__Task goal__:
Locate the word "frame" in the data below, then copy every line that holds it.

Start of Data shown

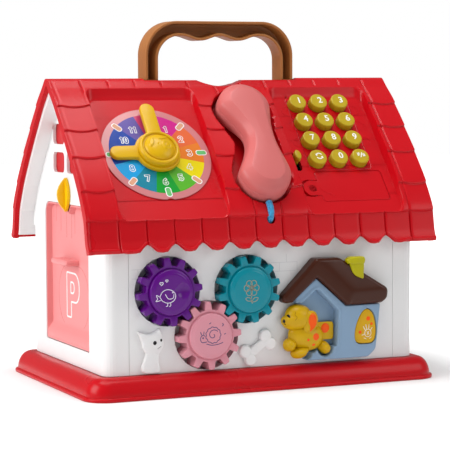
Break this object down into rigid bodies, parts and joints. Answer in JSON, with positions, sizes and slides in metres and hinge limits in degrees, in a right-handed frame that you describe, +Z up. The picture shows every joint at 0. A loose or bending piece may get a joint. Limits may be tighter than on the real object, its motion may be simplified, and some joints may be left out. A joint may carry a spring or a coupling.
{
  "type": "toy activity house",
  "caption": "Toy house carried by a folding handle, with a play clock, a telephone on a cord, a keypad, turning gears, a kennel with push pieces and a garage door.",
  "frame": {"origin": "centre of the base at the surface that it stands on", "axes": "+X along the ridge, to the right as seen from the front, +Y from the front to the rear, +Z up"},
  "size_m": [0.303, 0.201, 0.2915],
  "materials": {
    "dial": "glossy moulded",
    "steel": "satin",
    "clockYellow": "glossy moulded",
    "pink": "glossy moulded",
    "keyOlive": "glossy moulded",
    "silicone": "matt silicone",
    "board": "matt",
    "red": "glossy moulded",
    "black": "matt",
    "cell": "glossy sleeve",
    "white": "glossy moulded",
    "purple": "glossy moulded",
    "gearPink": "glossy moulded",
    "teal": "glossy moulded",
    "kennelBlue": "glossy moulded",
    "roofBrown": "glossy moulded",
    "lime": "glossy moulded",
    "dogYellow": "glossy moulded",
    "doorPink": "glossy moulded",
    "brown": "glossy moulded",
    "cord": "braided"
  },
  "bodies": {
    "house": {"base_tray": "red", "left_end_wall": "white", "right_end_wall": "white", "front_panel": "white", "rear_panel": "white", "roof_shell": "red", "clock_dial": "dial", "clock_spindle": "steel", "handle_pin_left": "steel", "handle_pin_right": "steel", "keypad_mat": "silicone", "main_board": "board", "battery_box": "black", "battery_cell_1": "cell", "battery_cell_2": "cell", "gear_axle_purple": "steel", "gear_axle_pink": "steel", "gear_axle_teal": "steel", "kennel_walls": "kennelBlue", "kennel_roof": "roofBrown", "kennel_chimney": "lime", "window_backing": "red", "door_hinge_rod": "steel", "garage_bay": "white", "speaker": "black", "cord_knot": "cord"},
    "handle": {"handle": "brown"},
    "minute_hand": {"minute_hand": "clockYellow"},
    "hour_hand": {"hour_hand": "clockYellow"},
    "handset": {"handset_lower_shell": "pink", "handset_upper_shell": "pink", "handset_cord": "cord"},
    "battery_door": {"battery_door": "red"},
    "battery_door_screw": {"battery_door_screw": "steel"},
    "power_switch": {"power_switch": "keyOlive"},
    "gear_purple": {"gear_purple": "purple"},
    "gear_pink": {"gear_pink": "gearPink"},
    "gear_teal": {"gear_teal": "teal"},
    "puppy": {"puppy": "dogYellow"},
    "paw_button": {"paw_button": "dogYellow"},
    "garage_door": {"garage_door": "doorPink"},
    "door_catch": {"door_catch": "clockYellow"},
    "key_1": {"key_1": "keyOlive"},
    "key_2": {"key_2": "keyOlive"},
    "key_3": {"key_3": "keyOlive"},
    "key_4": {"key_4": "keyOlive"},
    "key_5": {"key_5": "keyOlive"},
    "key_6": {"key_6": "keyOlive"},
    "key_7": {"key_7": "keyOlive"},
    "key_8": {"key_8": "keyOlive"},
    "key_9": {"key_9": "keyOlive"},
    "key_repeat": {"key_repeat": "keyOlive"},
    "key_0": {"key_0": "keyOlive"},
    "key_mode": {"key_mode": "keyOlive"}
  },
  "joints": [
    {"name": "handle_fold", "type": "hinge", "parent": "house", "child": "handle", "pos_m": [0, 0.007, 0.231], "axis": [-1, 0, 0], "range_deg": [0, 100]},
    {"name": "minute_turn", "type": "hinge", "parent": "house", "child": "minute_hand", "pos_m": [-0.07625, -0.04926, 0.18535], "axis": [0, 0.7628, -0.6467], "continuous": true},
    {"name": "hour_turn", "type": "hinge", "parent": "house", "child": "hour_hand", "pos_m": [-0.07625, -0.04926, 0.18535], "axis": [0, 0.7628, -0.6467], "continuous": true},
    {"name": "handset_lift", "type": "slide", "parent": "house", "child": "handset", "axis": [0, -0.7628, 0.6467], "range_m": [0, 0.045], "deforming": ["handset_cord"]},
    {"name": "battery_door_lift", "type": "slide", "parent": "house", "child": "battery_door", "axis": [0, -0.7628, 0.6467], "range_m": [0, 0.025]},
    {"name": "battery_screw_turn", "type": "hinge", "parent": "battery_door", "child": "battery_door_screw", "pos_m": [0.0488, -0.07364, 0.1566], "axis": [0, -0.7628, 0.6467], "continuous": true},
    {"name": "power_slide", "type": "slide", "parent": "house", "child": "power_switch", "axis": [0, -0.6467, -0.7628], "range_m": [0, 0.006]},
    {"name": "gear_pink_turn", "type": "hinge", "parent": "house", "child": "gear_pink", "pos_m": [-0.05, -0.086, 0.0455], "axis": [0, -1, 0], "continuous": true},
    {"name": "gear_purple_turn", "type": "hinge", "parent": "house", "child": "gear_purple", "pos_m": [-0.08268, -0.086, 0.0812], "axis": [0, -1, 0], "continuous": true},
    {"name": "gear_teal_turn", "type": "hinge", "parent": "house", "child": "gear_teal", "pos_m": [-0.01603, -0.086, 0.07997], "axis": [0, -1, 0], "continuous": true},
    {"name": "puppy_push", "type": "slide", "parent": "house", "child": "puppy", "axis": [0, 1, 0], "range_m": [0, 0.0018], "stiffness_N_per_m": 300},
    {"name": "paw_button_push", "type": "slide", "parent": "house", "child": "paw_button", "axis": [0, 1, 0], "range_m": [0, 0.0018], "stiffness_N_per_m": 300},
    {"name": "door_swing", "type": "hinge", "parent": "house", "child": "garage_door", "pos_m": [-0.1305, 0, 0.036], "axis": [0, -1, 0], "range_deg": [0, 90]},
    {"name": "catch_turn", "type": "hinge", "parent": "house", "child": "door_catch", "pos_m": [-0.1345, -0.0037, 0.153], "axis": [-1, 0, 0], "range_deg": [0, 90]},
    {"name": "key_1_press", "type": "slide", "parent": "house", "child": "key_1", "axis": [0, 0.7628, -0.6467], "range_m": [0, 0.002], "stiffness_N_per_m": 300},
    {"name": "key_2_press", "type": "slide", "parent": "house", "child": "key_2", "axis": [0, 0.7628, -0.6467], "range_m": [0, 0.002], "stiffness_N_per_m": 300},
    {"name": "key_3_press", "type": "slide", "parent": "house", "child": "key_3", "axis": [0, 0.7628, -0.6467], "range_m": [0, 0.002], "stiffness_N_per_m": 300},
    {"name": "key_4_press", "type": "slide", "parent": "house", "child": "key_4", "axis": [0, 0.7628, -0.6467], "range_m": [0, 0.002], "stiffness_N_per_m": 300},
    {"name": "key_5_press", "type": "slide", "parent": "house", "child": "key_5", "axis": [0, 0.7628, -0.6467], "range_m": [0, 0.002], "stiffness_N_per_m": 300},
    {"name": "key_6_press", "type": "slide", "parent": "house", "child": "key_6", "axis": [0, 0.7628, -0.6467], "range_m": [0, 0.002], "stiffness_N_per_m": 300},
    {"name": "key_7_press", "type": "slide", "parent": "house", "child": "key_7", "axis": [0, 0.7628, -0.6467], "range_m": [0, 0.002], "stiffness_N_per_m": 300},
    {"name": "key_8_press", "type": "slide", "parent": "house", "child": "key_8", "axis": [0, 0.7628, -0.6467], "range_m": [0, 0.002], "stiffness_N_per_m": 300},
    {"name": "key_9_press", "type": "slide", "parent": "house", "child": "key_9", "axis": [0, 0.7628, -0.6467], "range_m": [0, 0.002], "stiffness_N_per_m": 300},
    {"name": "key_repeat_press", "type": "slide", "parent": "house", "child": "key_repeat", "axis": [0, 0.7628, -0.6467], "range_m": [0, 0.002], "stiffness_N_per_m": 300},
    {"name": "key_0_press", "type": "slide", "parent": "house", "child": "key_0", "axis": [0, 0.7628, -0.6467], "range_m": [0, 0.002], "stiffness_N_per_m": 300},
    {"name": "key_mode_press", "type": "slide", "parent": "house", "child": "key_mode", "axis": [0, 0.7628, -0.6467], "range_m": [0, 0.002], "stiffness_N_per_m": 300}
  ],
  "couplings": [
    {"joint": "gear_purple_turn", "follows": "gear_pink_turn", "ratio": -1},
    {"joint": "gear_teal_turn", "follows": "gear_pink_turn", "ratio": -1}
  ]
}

End of Data shown

__Full solution__:
Break this object down into rigid bodies, parts and joints. Answer in JSON, with positions, sizes and slides in metres and hinge limits in degrees, in a right-handed frame that you describe, +Z up. The picture shows every joint at 0. A loose or bending piece may get a joint. Limits may be tighter than on the real object, its motion may be simplified, and some joints may be left out. A joint may carry a spring or a coupling.
  "frame": {"origin": "centre of the base at the surface that it stands on", "axes": "+X along the ridge, to the right as seen from the front, +Y from the front to the rear, +Z up"},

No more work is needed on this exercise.